Task description: Repeat the data verbatim.

Dataset section:
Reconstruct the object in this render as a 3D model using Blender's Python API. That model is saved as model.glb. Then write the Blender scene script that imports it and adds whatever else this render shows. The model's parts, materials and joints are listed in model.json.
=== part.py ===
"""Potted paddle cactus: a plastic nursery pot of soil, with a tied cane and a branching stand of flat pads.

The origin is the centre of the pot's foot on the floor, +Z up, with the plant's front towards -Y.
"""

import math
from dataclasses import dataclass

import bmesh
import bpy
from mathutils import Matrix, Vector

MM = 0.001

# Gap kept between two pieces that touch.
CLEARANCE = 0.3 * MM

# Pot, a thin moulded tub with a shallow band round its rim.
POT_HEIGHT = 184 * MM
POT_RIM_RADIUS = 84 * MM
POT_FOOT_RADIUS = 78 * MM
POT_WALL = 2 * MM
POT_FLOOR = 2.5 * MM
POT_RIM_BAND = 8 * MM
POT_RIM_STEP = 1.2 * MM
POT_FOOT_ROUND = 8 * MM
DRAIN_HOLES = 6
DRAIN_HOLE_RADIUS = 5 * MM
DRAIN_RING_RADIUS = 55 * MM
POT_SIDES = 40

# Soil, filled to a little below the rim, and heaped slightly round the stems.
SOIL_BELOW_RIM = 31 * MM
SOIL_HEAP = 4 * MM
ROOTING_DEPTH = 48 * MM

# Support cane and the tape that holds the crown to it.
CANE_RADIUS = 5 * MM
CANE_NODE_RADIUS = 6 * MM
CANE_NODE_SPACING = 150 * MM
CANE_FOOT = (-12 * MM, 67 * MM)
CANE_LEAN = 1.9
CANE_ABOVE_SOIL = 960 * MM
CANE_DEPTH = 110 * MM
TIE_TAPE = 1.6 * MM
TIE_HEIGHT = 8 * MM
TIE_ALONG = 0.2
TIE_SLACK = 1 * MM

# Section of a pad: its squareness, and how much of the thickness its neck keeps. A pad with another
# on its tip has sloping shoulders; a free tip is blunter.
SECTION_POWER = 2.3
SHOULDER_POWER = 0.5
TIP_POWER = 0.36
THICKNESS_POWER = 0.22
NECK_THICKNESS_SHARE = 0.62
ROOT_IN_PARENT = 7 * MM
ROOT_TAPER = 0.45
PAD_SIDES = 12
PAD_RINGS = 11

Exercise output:
Reconstruct the object in this render as a 3D model using Blender's Python API. That model is saved as model.glb. Then write the Blender scene script that imports it and adds whatever else this render shows. The model's parts, materials and joints are listed in model.json.
=== part.py ===
"""Potted paddle cactus: a plastic nursery pot of soil, with a tied cane and a branching stand of flat pads.

The origin is the centre of the pot's foot on the floor, +Z up, with the plant's front towards -Y.
"""

import math
from dataclasses import dataclass

import bmesh
import bpy
from mathutils import Matrix, Vector

MM = 0.001

# Gap kept between two pieces that touch.
CLEARANCE = 0.3 * MM

# Pot, a thin moulded tub with a shallow band round its rim.
POT_HEIGHT = 184 * MM
POT_RIM_RADIUS = 84 * MM
POT_FOOT_RADIUS = 78 * MM
POT_WALL = 2 * MM
POT_FLOOR = 2.5 * MM
POT_RIM_BAND = 8 * MM
POT_RIM_STEP = 1.2 * MM
POT_FOOT_ROUND = 8 * MM
DRAIN_HOLES = 6
DRAIN_HOLE_RADIUS = 5 * MM
DRAIN_RING_RADIUS = 55 * MM
POT_SIDES = 40

# Soil, filled to a little below the rim, and heaped slightly round the stems.
SOIL_BELOW_RIM = 31 * MM
SOIL_HEAP = 4 * MM
ROOTING_DEPTH = 48 * MM

# Support cane and the tape that holds the crown to it.
CANE_RADIUS = 5 * MM
CANE_NODE_RADIUS = 6 * MM
CANE_NODE_SPACING = 150 * MM
CANE_FOOT = (-12 * MM, 67 * MM)
CANE_LEAN = 1.9
CANE_ABOVE_SOIL = 960 * MM
CANE_DEPTH = 110 * MM
TIE_TAPE = 1.6 * MM
TIE_HEIGHT = 8 * MM
TIE_ALONG = 0.2
TIE_SLACK = 1 * MM

# Section of a pad: its squareness, and how much of the thickness its neck keeps. A pad with another
# on its tip has sloping shoulders; a free tip is blunter.
SECTION_POWER = 2.3
SHOULDER_POWER = 0.5
TIP_POWER = 0.36
THICKNESS_POWER = 0.22
NECK_THICKNESS_SHARE = 0.62
ROOT_IN_PARENT = 7 * MM
ROOT_TAPER = 0.45
PAD_SIDES = 12
PAD_RINGS = 11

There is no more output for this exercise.